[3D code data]
______
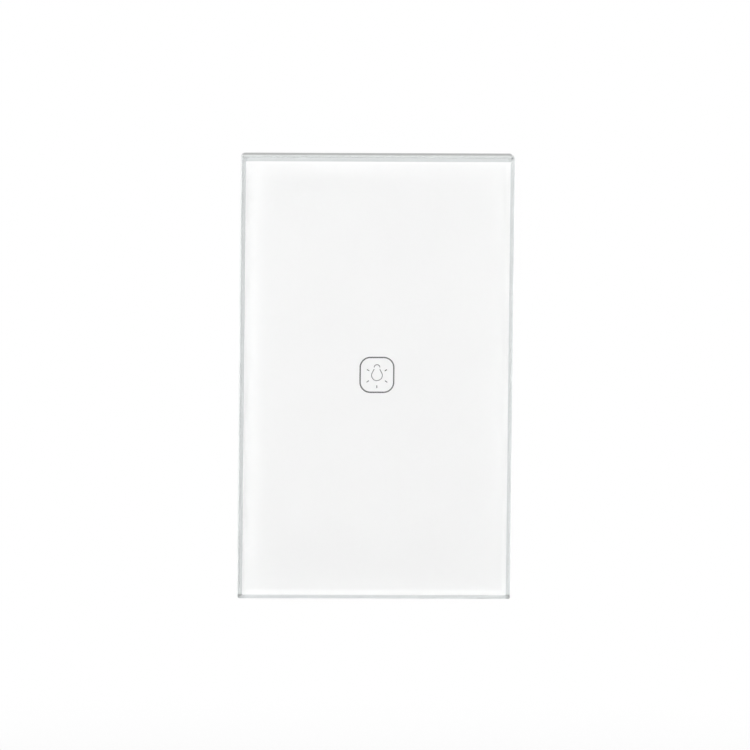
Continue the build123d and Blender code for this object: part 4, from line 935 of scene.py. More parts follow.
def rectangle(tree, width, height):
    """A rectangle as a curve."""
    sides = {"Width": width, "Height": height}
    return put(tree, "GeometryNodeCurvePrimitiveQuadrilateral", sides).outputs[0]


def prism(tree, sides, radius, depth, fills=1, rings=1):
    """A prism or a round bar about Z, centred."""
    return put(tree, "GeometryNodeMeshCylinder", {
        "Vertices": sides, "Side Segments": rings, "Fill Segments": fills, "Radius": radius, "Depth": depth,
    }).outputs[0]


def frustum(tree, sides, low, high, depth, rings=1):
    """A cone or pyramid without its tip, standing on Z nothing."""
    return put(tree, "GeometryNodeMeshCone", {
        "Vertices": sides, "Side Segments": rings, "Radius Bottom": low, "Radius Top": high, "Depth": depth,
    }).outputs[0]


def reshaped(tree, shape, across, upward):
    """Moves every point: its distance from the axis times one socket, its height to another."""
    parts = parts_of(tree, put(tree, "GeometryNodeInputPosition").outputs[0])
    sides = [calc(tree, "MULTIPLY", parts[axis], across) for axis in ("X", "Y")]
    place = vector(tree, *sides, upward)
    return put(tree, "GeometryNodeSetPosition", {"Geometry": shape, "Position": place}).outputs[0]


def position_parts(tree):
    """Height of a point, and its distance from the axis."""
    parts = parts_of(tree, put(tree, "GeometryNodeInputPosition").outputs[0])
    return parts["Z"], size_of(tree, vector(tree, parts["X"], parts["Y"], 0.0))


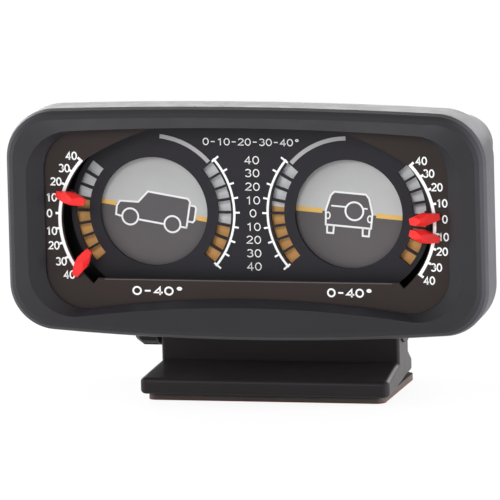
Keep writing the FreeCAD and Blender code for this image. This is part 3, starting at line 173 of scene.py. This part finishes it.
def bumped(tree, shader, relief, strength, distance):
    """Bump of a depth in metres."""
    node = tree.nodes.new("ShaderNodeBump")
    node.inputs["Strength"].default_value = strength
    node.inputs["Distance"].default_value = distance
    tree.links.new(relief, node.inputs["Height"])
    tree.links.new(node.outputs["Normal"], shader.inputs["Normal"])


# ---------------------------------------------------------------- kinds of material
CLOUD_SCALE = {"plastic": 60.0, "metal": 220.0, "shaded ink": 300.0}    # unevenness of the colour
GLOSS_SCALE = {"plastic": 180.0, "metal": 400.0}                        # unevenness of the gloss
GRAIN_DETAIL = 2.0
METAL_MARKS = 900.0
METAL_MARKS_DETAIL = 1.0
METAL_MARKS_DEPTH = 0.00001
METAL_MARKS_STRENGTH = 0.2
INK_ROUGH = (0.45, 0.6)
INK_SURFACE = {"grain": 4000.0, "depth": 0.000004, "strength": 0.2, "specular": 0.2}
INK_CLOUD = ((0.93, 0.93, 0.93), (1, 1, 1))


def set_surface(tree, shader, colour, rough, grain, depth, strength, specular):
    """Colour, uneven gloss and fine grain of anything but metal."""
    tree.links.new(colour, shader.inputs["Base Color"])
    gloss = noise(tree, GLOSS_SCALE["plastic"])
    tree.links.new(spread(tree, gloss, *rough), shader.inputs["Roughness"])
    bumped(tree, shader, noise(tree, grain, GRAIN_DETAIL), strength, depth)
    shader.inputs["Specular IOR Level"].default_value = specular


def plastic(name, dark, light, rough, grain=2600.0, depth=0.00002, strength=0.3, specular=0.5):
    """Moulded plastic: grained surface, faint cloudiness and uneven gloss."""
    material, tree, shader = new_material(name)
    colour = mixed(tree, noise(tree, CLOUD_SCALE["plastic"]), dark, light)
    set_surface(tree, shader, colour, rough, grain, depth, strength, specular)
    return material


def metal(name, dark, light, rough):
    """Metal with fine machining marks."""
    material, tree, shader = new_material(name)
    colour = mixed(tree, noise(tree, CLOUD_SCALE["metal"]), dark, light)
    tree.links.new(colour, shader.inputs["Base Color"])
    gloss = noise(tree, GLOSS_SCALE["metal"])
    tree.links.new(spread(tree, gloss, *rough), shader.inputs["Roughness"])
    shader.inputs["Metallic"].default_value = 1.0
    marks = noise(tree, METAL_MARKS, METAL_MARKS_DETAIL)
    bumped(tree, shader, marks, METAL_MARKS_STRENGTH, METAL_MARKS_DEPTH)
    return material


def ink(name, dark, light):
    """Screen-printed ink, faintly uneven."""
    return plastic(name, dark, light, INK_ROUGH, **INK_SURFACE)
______
> _INSTRUCTIONS TO FOLLOW_
Only the lines from the one bearing "Keep writing the" through the one bearing "INK_CLOUD = ((0.93, 0.93, 0.93), (1, 1, 1))" should be repeated, exactly as given.

> _REPLY TO THE EXERCISE_
Keep writing the FreeCAD and Blender code for this image. This is part 3, starting at line 173 of scene.py. This part finishes it.
def bumped(tree, shader, relief, strength, distance):
    """Bump of a depth in metres."""
    node = tree.nodes.new("ShaderNodeBump")
    node.inputs["Strength"].default_value = strength
    node.inputs["Distance"].default_value = distance
    tree.links.new(relief, node.inputs["Height"])
    tree.links.new(node.outputs["Normal"], shader.inputs["Normal"])


# ---------------------------------------------------------------- kinds of material
CLOUD_SCALE = {"plastic": 60.0, "metal": 220.0, "shaded ink": 300.0}    # unevenness of the colour
GLOSS_SCALE = {"plastic": 180.0, "metal": 400.0}                        # unevenness of the gloss
GRAIN_DETAIL = 2.0
METAL_MARKS = 900.0
METAL_MARKS_DETAIL = 1.0
METAL_MARKS_DEPTH = 0.00001
METAL_MARKS_STRENGTH = 0.2
INK_ROUGH = (0.45, 0.6)
INK_SURFACE = {"grain": 4000.0, "depth": 0.000004, "strength": 0.2, "specular": 0.2}
INK_CLOUD = ((0.93, 0.93, 0.93), (1, 1, 1))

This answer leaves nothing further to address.